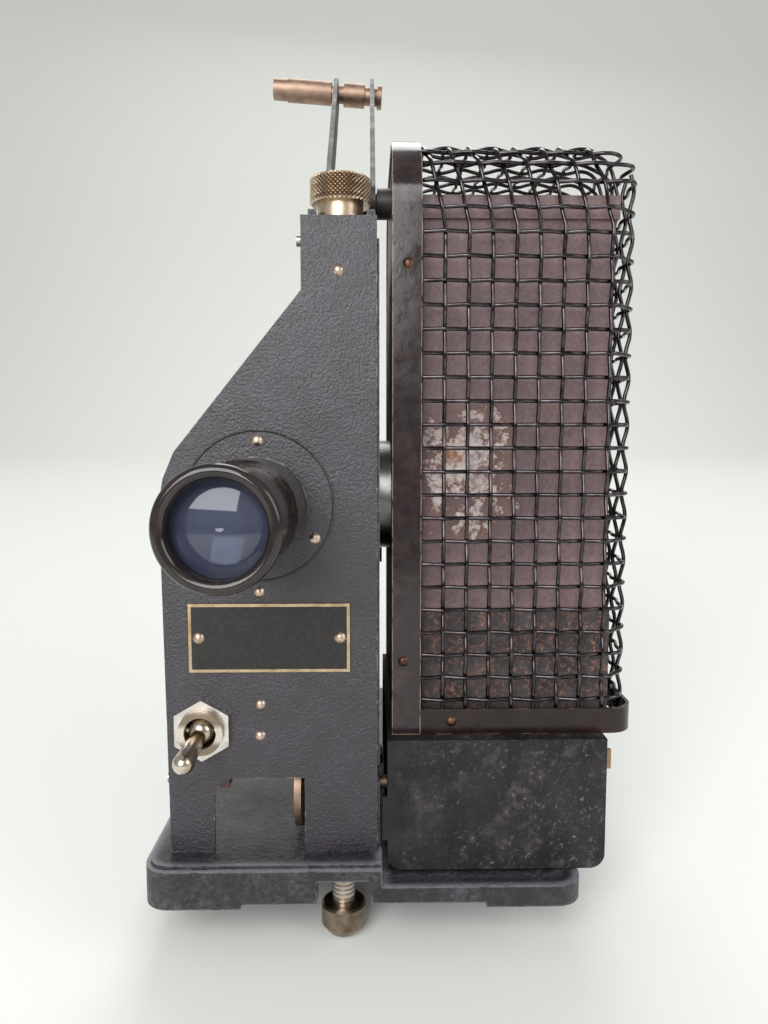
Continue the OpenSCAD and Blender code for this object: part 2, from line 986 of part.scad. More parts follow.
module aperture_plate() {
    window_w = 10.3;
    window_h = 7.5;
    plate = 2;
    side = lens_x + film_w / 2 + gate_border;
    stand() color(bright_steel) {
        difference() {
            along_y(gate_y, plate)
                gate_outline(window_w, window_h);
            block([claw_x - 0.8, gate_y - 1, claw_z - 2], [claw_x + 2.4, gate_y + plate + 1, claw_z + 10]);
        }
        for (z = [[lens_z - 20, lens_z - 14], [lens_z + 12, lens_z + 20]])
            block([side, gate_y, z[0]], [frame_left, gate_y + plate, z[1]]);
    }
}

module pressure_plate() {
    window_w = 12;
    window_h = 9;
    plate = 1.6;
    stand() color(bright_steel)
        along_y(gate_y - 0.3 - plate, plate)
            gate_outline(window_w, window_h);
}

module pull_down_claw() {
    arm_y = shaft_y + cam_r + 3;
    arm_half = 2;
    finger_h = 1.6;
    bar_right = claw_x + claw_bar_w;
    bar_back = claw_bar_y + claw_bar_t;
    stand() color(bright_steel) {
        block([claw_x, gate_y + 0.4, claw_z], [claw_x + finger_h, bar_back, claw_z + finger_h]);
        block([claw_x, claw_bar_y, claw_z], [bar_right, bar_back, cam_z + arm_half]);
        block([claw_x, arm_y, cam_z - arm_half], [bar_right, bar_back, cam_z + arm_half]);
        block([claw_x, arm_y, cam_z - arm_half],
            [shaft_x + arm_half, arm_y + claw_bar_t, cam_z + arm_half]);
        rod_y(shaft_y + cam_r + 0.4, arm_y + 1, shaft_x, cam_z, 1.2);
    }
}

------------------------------

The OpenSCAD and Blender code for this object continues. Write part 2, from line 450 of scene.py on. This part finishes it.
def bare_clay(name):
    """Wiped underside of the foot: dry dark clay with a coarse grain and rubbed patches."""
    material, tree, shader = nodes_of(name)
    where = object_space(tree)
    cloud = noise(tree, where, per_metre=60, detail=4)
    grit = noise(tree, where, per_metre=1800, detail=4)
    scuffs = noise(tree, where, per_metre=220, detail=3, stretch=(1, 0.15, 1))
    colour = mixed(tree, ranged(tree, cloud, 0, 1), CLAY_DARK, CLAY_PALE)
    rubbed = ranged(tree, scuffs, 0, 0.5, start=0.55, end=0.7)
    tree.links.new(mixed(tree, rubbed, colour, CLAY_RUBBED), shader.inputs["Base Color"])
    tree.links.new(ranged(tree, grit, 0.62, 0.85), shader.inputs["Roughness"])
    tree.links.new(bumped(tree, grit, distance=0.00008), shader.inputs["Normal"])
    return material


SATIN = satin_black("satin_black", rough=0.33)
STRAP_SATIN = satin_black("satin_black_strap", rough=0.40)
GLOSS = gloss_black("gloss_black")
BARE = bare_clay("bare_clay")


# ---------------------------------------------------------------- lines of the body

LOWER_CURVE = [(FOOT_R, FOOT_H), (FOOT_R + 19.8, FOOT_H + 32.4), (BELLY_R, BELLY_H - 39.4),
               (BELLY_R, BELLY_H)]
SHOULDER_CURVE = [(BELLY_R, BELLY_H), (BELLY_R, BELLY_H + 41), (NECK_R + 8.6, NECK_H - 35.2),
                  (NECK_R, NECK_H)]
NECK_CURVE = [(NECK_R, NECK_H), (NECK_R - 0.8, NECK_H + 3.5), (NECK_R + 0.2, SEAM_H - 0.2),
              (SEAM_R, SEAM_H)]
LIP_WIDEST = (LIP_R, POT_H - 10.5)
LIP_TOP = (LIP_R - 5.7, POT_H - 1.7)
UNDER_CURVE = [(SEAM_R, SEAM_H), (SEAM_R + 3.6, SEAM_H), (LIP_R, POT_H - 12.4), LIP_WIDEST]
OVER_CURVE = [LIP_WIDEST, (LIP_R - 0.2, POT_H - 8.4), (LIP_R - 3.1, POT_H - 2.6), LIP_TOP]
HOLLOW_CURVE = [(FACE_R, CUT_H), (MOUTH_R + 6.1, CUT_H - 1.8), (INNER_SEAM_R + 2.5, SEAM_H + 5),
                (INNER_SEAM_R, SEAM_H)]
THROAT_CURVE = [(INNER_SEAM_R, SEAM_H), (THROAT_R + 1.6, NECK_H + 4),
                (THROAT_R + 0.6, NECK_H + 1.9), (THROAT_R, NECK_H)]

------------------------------

• WHAT YOU ARE ASKED TO DO:
From the data, pick out every line that includes "this".

• EXERCISE OUTPUT:
Continue the OpenSCAD and Blender code for this object: part 2, from line 986 of part.scad. More parts follow.
The OpenSCAD and Blender code for this object continues. Write part 2, from line 450 of scene.py on. This part finishes it.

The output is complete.